Each essay, book, speech, lecture that has Rai’s name on it – many of which are collected in this new book – has an uncompromising quality of their writer going all the way with their formidable head and their formidable heart at once. All the way in seeing the world as it is, in not turning away. And this allthewayness not only changes the quality of the air but keeps this air we share breathable for so many.

Rai said once at a writer’s festival that the idea that good writing and good thinking are usually aligned is not really true. It was a pretty controversial statement, particularly at a writer’s festival. I enjoyed it very much. Rai makes controversial statements more often than you think.

Rai says he is not a writer. He revises for clarity only. He doesn’t take pleasure in a well-constructed sentence. He said as much this Monday when we met to talk about tonight. I told him I thought he was a writer as opposed to just a philosopher who writes things down out of necessity, because the printing press has been invented and you have to do what you have to do.

I’m frequently brought to tears when reading Rai’s work. I get goosebumps not because he makes heavens tremble with his lush sentences, but because he does this precious work of making space in language for the conversations I need most in life – I need them most and somehow they are the hardest to have. I often understand his most complex arguments with my heart, not with my cognitive apparatus’, or, more precisely, with my being because of what he is able to do on the page.

Rai has such an innate feeling of how far language can go, when it needs to stop, when it needs to drop to a whisper, when it can’t afford any ornamentation. Rai doesn’t push language like a trolley ahead of himself, doesn’t ride it like a bullet train to get him to destinations of choice, doesn’t use it as bricks to build structures out of.

This might be, at least partially, due to Rai’s life-long attention to what he calls human vulnerability to sentimentality and pathos and, more broadly, to the counterfeit manifestations of what matters or should matter most to us. There is no thinking without distinctions, he says, and the ability to distinguish between jingoism and patriotism, love and infatuation, loyalty and servility, grief for others and grieving for ourselves is fundamental to our moral and political lives. Rai has a nose – maybe even a mother of all noses – for what is not truthful in our thought and speech. But his project is not to expose the counterfeit, but to free our thinking from being entangled in it and corrupted by it.

In his 2006 essay on torture, which you can find in the ‘War, terror and Ethical Tragedy’ section of the book, Rai writes,

“That we are under an imperative to try to see things as they are about matters of meaning in our lives— about the great matters of the human condition, in fact—is a humanity defining task whose call and discipline we reject or avoid at the cost of forsaking our humanity.”
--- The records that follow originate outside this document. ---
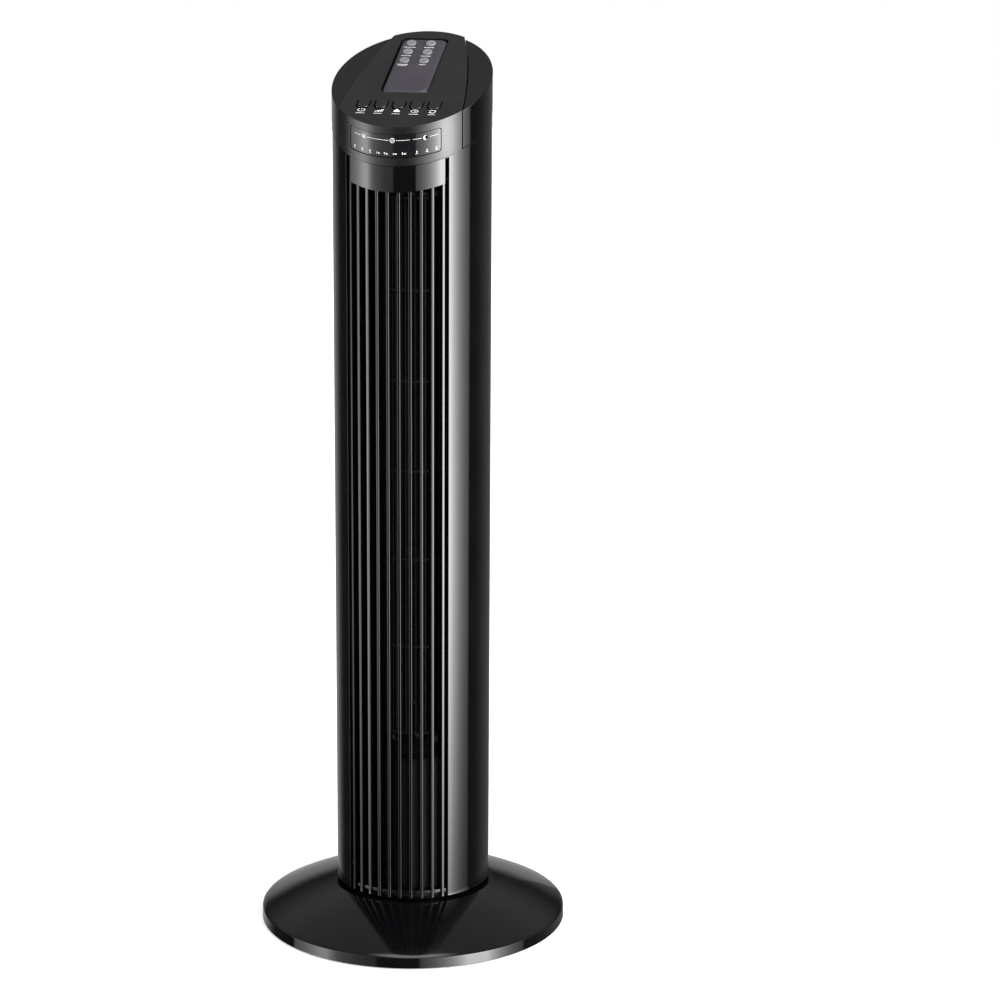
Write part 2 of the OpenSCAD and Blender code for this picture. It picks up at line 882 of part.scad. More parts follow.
module tact_switches() {
  color("#3a3a3d") for (n = [0 : 4]) on_top() translate([button_x(n), button_post_y, board_z]) {
    translate([-3, -3, 0]) cube([6, 6, 3.6]);
    cylinder(h = 4.6, r = 1.7);
  }
}

module power_board() {
  z = top_bulkhead_z + board_post_h;
  color("#24613f") difference() {
    translate([-38, -26, z]) cube([76, 72, board_h]);
    at_board_posts(z - cut) cylinder(h = 4, r = 1.7);
  }
}

module power_components() {
  z = top_bulkhead_z + board_post_h + board_h;
  color("#c8b26a") {
    translate([-28, 12, z]) cube([26, 14, 18]);
    translate([12, 20, z]) cylinder(h = 20, r = 6);
    translate([-6, -18, z]) cube([18, 10, 14]);
    translate([18, -10, z]) cube([12, 20, 11]);
    translate([-30, -14, z]) cube([16, 16, 12]);
  }
}

module motor_lead() {
  color("#2b2b2e") {
    low = core_z + core_h + 6;
    high = top_bulkhead_z + 14;
    translate([lead_x, lead_y, low]) cylinder(h = high - low, r = 2);
    translate([lead_x - 2, lead_y - 2, high]) cube([14, 4, 4]);
  }
}

// ---------- buttons ----------

module button(n) {
  color("#242427") on_top() translate([button_x(n), 0, 0]) {
    translate([0, 0, -button_thick]) linear_extrude(button_thick) button_2d(0, 0);
    intersection() {
      translate([0, button_bottom + button_width / 2, -0.2])
        cylinder(h = 0.6, r = button_width / 2 - 0.8);
      linear_extrude(2) button_2d(-0.8, 0);
    }
    translate([0, button_post_y, -6.5]) cylinder(h = 6.5 - button_thick + 0.5, r = 1.4);
  }
}

module button_power() { button(0); }
module button_speed() { button(1); }
module button_mode() { button(2); }
module button_timer() { button(3); }
module button_swing() { button(4); }

// ---------- remote control ----------

module remote_block(inset, low, high) {
  on_top() translate([controls_x, pocket_y, low]) linear_extrude(high - low)
    rounded_2d(remote_w - 2 * inset, remote_l - 2 * inset, pocket_corner - remote_gap - inset);
}

module at_key(i) {
  column = i % 2;
  row = floor(i / 2);
  x = controls_x + key_x + (column - 0.5) * key_pitch_x;
  on_top() translate([x, key_first_y - row * key_pitch_y, 0]) children();
}

module remote_top() {
  color("#3c3a40") difference() {
    remote_block(0, remote_top_z - remote_lid, remote_top_z);
    for (i = [0 : 5]) at_key(i) translate([0, 0, -4]) cylinder(h = 6, r = key_r + 0.3);
  }
}

module remote_bottom() {
  color("#3c3a40") difference() {
    remote_block(0, remote_floor, remote_top_z - remote_lid);
    remote_block(remote_wall, remote_floor + 1.2, 2);
    on_top() translate([controls_x - 11.2, pocket_y - remote_l / 2 - 2, remote_floor + 1.2])
      cube([22.4, 8, 3.4]);
  }
}

module remote_board() {
  color("#1f5a3a") on_top() translate([controls_x - 16, pocket_y - 12, remote_floor + 2.8])
    cube([32, 48, 1]);
}

module coin_cell() {
  color("#c9ccd0") on_top() translate([controls_x, cell_y, remote_floor + 1.9])
    cylinder(h = 2.5, r = cell_r);
}

module battery_tray() {
  end_y = pocket_y - remote_l / 2;
  color("#3c3a40") on_top() translate([controls_x, 0, remote_floor + 1.25]) difference() {
    translate([-11, end_y, 0]) cube([22, tray_l, 3.2]);
    translate([0, cell_y, 0.65]) cylinder(h = 8, r = cell_r + 0.1);
  }
}

module remote_key(i) {
  color("#b9b7bd") at_key(i) translate([0, 0, remote_top_z - remote_lid - 1.3]) {
    translate([0, 0, 1.2]) cylinder(h = remote_lid + 0.9, r = key_r);
    cylinder(h = 1.2, r = key_flange_r);
  }
}

module remote_key_1() { remote_key(0); }
module remote_key_2() { remote_key(1); }
module remote_key_3() { remote_key(2); }
module remote_key_4() { remote_key(3); }
module remote_key_5() { remote_key(4); }
module remote_key_6() { remote_key(5); }

base_cover();
base_plate();
base_weight();
base_feet();
base_screws();
pivot_post();
post_screws();
slide_ring();
thrust_washer();
fixed_gear();
post_nut();
swivel_base();
front_grille();
rear_housing();
housing_screws();
cord_gland();
osc_motor();
osc_motor_screws();
osc_pinion();
lower_bulkhead();
motor_bell_bottom();
motor_stator();
motor_windings();
motor_bell_top();
motor_mounts();
motor_screws();
motor_shroud();
duct_scroll();
duct_tongue();
top_bulkhead();
upper_bush();
blower_wheel();
wheel_pin();
motor_shaft();
motor_rotor();
head_shell();
control_panel();
display_lens();
display_board();
control_board();
tact_switches();
power_board();
power_components();
motor_lead();
button_power();
button_speed();
button_mode();
button_timer();
button_swing();
remote_top();
remote_bottom();
remote_board();
coin_cell();
battery_tray();
remote_key_1();
remote_key_2();
remote_key_3();
remote_key_4();
remote_key_5();
remote_key_6();
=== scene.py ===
"""Looks of the tower fan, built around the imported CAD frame.

Shapes are worked out in millimetres in the frame's own axes (+Z up, the front faces -Y, the origin on the
floor under the column) and scaled to metres when a mesh is made. An angle called phi is measured from the
front, positive towards +X.
"""
import json
import math

import bmesh
import bpy
from mathutils import Matrix, Vector
from mathutils.geometry import tessellate_polygon


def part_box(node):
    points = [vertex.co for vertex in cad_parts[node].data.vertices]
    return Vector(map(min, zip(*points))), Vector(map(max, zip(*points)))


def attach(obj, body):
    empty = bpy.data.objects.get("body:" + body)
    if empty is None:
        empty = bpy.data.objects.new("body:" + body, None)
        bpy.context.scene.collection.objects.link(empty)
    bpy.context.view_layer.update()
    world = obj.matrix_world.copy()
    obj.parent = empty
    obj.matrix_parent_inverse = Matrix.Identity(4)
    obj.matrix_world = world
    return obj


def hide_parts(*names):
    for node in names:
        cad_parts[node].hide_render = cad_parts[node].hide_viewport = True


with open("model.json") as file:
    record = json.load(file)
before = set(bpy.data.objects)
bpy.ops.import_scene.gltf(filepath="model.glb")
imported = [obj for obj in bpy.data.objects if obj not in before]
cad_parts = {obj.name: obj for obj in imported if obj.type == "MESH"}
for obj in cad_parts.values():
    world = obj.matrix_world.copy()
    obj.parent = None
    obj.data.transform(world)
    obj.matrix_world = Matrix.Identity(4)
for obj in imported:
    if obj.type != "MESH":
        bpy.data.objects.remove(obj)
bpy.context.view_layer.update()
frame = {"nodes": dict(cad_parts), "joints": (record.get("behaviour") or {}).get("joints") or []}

MM = 0.001


def box_mm(node):
    """Lowest and highest corner of a CAD node, in millimetres."""
    low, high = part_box(node)
    return low / MM, high / MM


# ---------------------------------------------------------------- dimensions from the frame

COLUMN_R = box_mm("front_grille")[1].x
COLUMN_BOTTOM = box_mm("front_grille")[0].z
HEAD_R = box_mm("head_shell")[1].x
PANEL_R = box_mm("control_panel")[1].y
TOP_BACK = box_mm("control_panel")[1].z
LIFT = next(j for j in frame["joints"] if j["name"] == "remote_lift")["axis"]
SLOPE = math.atan2(-LIFT[1], LIFT[2])
TOP_MID = TOP_BACK - PANEL_R * math.tan(SLOPE)
BASE_R = box_mm("base_cover")[1].x
BASE_BOTTOM = box_mm("base_cover")[0].z

# Column shells
SHELL_WALL = 2.2
SLAT_COUNT = 10
SLAT_PITCH = 8.18
SLAT_WIDTH = 2.4
SLAT_DEPTH = 9.0
SLAT_R = COLUMN_R - 0.15
OUTLET_ANGLE = 40.8
SLOT_DROP = 50.9
SIDE_SLOT_DROP = 31.5
SEAM_DROP = 30.4
SEAM_GAP = 0.6
BOSS_X = COLUMN_R - 8.7
BOSS_HEIGHTS = (100, 340, 580)
BOSS_R = 3.5
SCREW_HEAD_R = 2.7
GLAND_Z = 75.0
GLAND_HOLE_R = 6.0
INTAKE_COLUMNS = 11
INTAKE_PITCH = 9.0  # degrees
INTAKE_HALF = 2.9  # half a slot's width, in degrees
INTAKE_CORNER = 1.8
INTAKE_BAYS = 5
INTAKE_BOTTOM = 150.0
BAY_HEIGHT = 86.0
BAY_GAP = 8.0
NEST_DEPTH = 3.5  # of the base's round recess under the column

# Head
HEAD_WALL = 2.5
BACK_SKIRT = 14.0
SHOULDER_DROP = 1.0
SHOULDER_TAN = math.tan(SLOPE) - 1.2 / (2 * COLUMN_R)
SEAM_FRONT = 52.0
SEAM_BACK = 152.0
SEAM_BOW = 3.0
WINDOW_ANGLE = 34.5
WINDOW_TOP = 6.0
WINDOW_BOTTOM = 23.7
WINDOW_CORNER = 1.8
WINDOW_GAP = 0.25
LENS_R = PANEL_R - 0.3

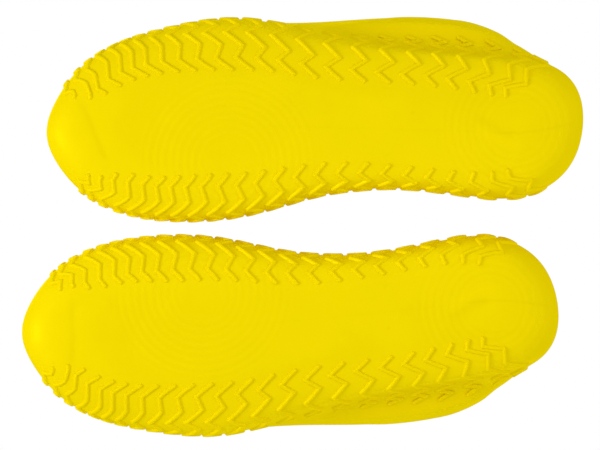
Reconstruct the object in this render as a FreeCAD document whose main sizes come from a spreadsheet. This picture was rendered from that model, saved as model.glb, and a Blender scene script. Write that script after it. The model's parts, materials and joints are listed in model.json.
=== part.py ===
import FreeCAD, Part
import math
import os

# A pair of one-piece silicone overshoes that stand on their soles side by side.
# Frame: +Z up, toes towards -Y, heels towards +Y, the left cover on the +X side.
# The origin is on the ground under the centre of the pair. All lengths are millimetres.
#
# Each cover is one thin moulding. Its outer skin is a closed spline surface that runs from
# the flat of the sole, round the sole edge and up to the tilted rim of the collar. The
# moulding is divided into the zones that a shoemaker names, which meet face to face.
# A place on a cover is given as (along, across, height): along runs from the tip of the toe
# towards the heel, and across is positive towards the outer, or lateral, side of the foot.

Vector = FreeCAD.Vector

DIMENSIONS = [
    ("cover_length", 280.0, "tip of the toe to the back of the heel"),
    ("pair_spacing", 103.8, "between the centre lines of the two covers"),
    ("pair_stagger", 16.6, "how far the left cover stands behind the right one"),
    ("wall", 1.5, "thickness of the upper"),
    ("sole", 2.5, "thickness of the sole"),
    ("rim_front_height", 108.0, "rim of the collar at the instep"),
    ("rim_back_height", 120.0, "rim of the collar at the heel"),
    ("rim_front", 162.0, "front of the rim, from the tip of the toe"),
    ("rim_back", 267.0, "back of the rim, from the tip of the toe"),
    ("bead_height", 2.2, "height of the rolled bead on the rim"),
    ("bead_reach", 1.1, "how far the bead stands out of the wall"),
    ("rib_height", 1.1, "how far a tread rib stands out of the skin"),
    ("rib_root", 0.4, "how deep a tread rib is rooted in the wall"),
    ("rib_width", 2.0, "width of a tread rib"),
    ("flex_along", 100.0, "line where the forefoot bends, from the tip of the toe"),
    ("flex_strip", 8.0, "length of the strip of sole that bends"),
    ("flex_angle", 33.0, "opening angle of the part of the upper that bends"),
    ("sole_thinning", 0.2, "how much thinner the sole gets at its edge"),
    ("sole_top", 7.0, "height where the sole ends and the upper begins"),
    ("arch_end", 186.0, "where the arch of the sole gives way to the heel"),
    ("instep_end", 150.0, "where the instep gives way to the quarters"),
    ("counter_start", 228.0, "where the quarters give way to the heel counter"),
    ("collar_depth", 31.0, "height of the collar below its rim"),
]

doc = FreeCAD.newDocument("overshoes")
sheet = doc.addObject("Spreadsheet::Sheet", "Dimensions")
for row_number, (alias, value, meaning) in enumerate(DIMENSIONS, start=1):
    sheet.set("A%d" % row_number, alias)
    sheet.set("B%d" % row_number, str(value))
    sheet.set("C%d" % row_number, meaning)
    sheet.setAlias("B%d" % row_number, alias)
doc.recompute()


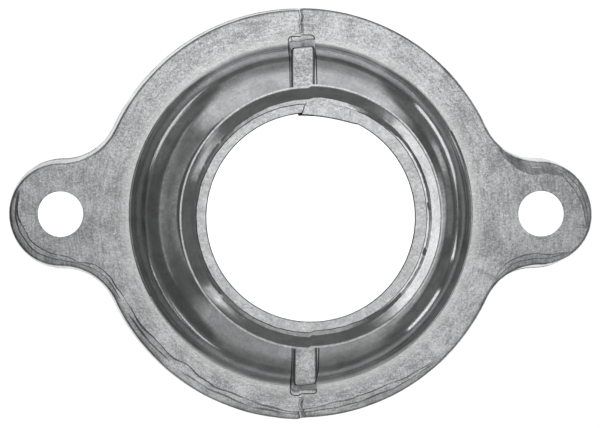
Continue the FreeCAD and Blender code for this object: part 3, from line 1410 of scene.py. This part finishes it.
@dataclass(frozen=True)
class CastMetal:
    """A finish of the casting's aluminium alloy, with sizes in millimetres.

    It is mixed from three patterns: patches where the metal flowed or was rubbed, the grain of
    the surface, and scratches.
    """

    name: str
    light_hex: str
    dark_hex: str
    roughness_low: float
    roughness_high: float
    patch_size: float
    grain_size: float
    grain_depth: float
    wave_size: float
    wave_depth: float
    pit_share: float = 0.0
    pit_spacing: float = 3.2
    pit_depth: float = 1.6
    scratch_depth: float = 0.0
    scratch_turn: float = 0.5
    grain_contrast: float = 0.4
    streak_contrast: float = 0.0
    end_dulling: float = 0.0
    sheltered: float = 0.0

    def build(self) -> bpy.types.Material:
        """Makes the material.

        Returns:
            The new material.
        """
        material = bpy.data.materials.new(self.name)
        material.use_nodes = True
        tree = material.node_tree
        shader = tree.nodes["Principled BSDF"]
        shader.inputs["Metallic"].default_value = 1.0
        place = add_node(tree, "TexCoord").outputs["Object"]
        patches, grain, waves = (
            add_node(tree, "TexNoise", inputs={
                "Vector": place, "Scale": 1 / (size * MM), "Detail": detail, "Roughness": rough,
                "Distortion": distortion,
            })
            for size, detail, rough, distortion in (
                (self.patch_size, 5.0, 0.62, 0.4),
                (self.grain_size, 3.0, 0.60, 0.0),
                (self.wave_size, 2.0, 0.50, 0.3),
            )
        )
        speckle = add_node(tree, "MapRange", inputs=(grain, 0.3, 0.7, -1.0, 1.0))
        mottle = add_node(tree, "MapRange", inputs=(patches, 0.34, 0.66, 0.15, 0.85))
        if self.streak_contrast:
            streaks = add_node(tree, "MapRange", inputs=(self._streaks(tree, place), 0.3, 0.7, -1.0, 1.0))
            mottle = add_node(tree, "Math", {"operation": "MULTIPLY_ADD"},
                              (streaks, self.streak_contrast, mottle))
        mottle = add_node(tree, "Math", {"operation": "MULTIPLY_ADD", "use_clamp": True},
                          (speckle, self.grain_contrast, mottle))
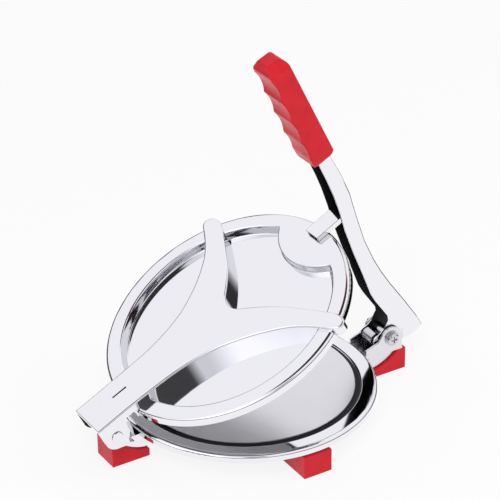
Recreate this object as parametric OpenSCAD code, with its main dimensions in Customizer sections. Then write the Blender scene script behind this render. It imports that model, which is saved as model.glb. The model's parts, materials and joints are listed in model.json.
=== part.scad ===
// Hand press that flattens dough balls into tortillas: pressed stainless steel, red plastic grip and feet.
// Millimetres, +Z up. Origin: on the table, below the middle of the whole press, feet standing on z = 0.
// The lid hinge is at -X, the lever pivot at +X, and the press is symmetric about y = 0.
// Pieces are drawn from the centre of the round base, and placed() then moves them to the origin.
// Every part is drawn in its resting place: lid partly open, lever upright beside it.

/* [Base] */
// outer radius of the base dish
base_radius = 85; // [84:0.5:87]
// thickness of the pressed steel sheet
sheet = 1.2; // [1:0.1:1.3]
// height of the base rim above the table
rim_height = 22.5; // [22.3:0.1:22.7]
// ring of the base left free around the lower press plate, from its edge to the rim
plate_margin = 14.6; // [14:0.2:19]
// thickness of the lower press plate
plate_thickness = 1.8; // [1.6:0.1:2.2]

/* [Feet] */
// width of each foot
foot_width = 20.2; // [19.6:0.2:22]
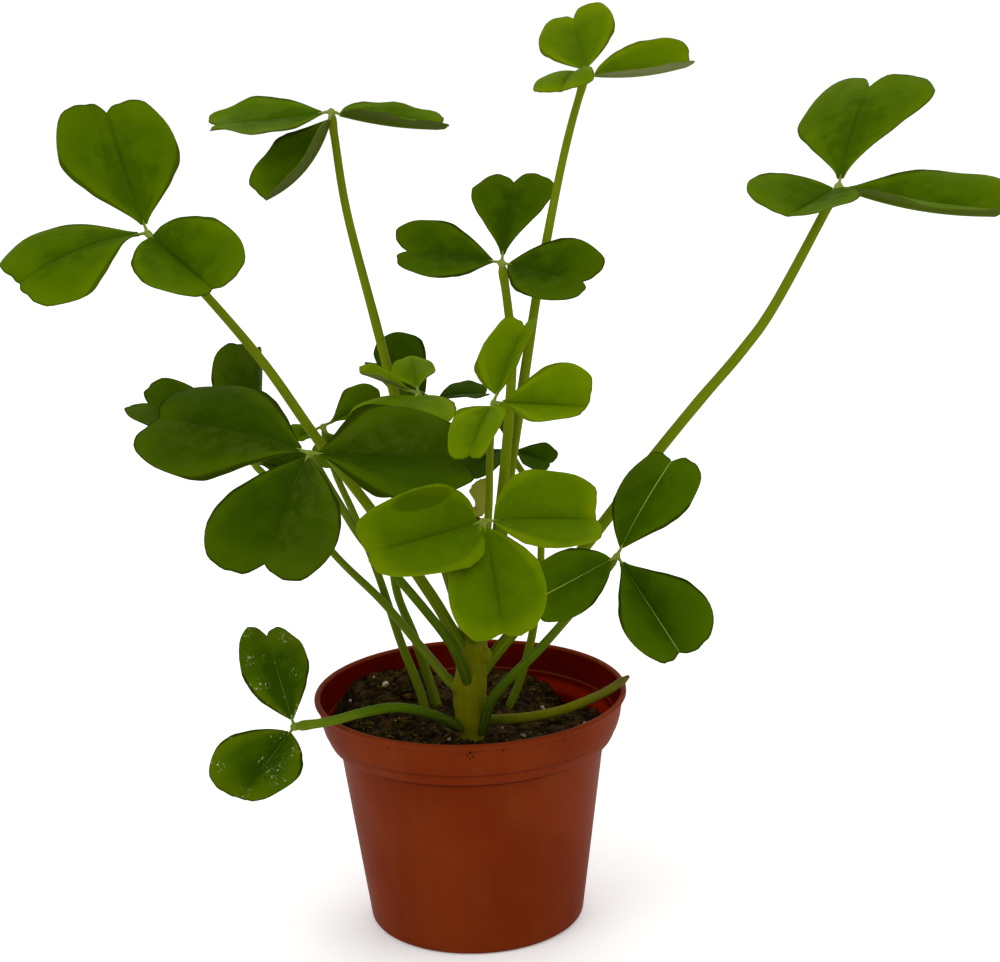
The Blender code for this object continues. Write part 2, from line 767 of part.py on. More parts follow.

When we chatted on Monday, Rai mentioned Simone Weil’s point that moral life is not a muscular effort of the will. If it’s not that kind of all-stretching-and-straining commitment to the good, what is it in secular terms?

In the introduction to his new book, Rai talks about Plato’s remark: We become what we love. And then he says,

To Plato’s question, what is worthy of our love, I offer two from a number of possible answers… [he is not talking about people and non-human others]. Justice is worthy of our love. So is the world, irrespective of what happens in it.

We can hold pessimistic views about human nature, can be bitterly disillusioned in the possibilities of political action, might feel failed by institutions, might get an instant heartburn whenever we think about any kind of plausible future, but it shouldn’t matter to the way we carry our commitment to justice, to the place of this commitment in our lives. It certainly doesn’t matter to him.

What Rai calls ‘an unconditional love of the world’ is at the centre of his thought.

Justice and Hope is not merely a meeting place for Rai’s work of thinking in public over the last twenty-plus years, it is a powerful book in its own right.

It has a unifying sense of purpose and lucidity. It’s electrifying to observe Rai develop his ideas over time as the world changes around us.

Eighteen years after meeting each other, Rai and I are friends. We love each other. He launched my first book when I was ‘fresh-off-the-boat’ as they say and now I have a privilege to launch his. Life moves in mysterious ways. Mystery is one of Rai’s subjects which is another reason I love his writing (whatever he says about it) and can’t live without his thinking.”

Here is Alex’s email.

“We have both dedicated our latest books to our grandchildren! I’ve been reading random essays and talks in your massive work since you gave a copy to me and Steph with that beautiful dedication of friendship. Reading you, often for a second time, I remembered at the end of one of your Wednesday lectures you stood at the microphone and described with the shaping of your hands the big book of philosophy you hoped to write one day. For a long time I have thought you would not get to write that book, mainly due to health and the simple limitations of time and energy. Reading you now over he past weeks I have realised that Justice and Hope is that big book of philosophy which you described so eloquently that evening, making the shape of your dream for us with your hands. I know from long experience that the books we hope to write and the books we actually do write, are never quite as we expected. They transform in their making and become something new, they surprise us and in doing so transform us and our ideas of what they are.

Justice and Hope is the deep and true reflection of its author and his life’s work in a way no planned book of philosophy ever could be. Reading it I hear you and see you, and my memory is flooded by a sense of your presence in my life and the riches I’ve received from you in friendship. Justice and Hope is a beautiful work of art in which the voice of the poet in your heart is often present to us. At times I feel it like a great symphony, rising and falling, always searching for the true that lies beneath the rhythms of its thought. You are a modern-day equivalent of the great trecento poet and moral philosopher, Petrarch. He might have written word for word as you do on page 506 of that beautiful essay on The Monk and the Philosopher, “the hope that at the highest ethical level, all good things can be reconciled.” The reconciliation of the human impulse towards the active live in conflict with an impulse towards the contemplative life; how to reconcile the two, and how, in the active life to avoid participating in evil oneself? It was Petrarch’s central problem, and of course remained for him unreconciled.

I will keep it by me and shall go on reading from your great work so long as I can read. It is a precious book, one of the great books of my life. And it is as beautiful as you imagined it might become that night after your lecture, the shaping of your hands dreaming its mysterious form for this reader who remembers you then. Our grandchildren will read it.”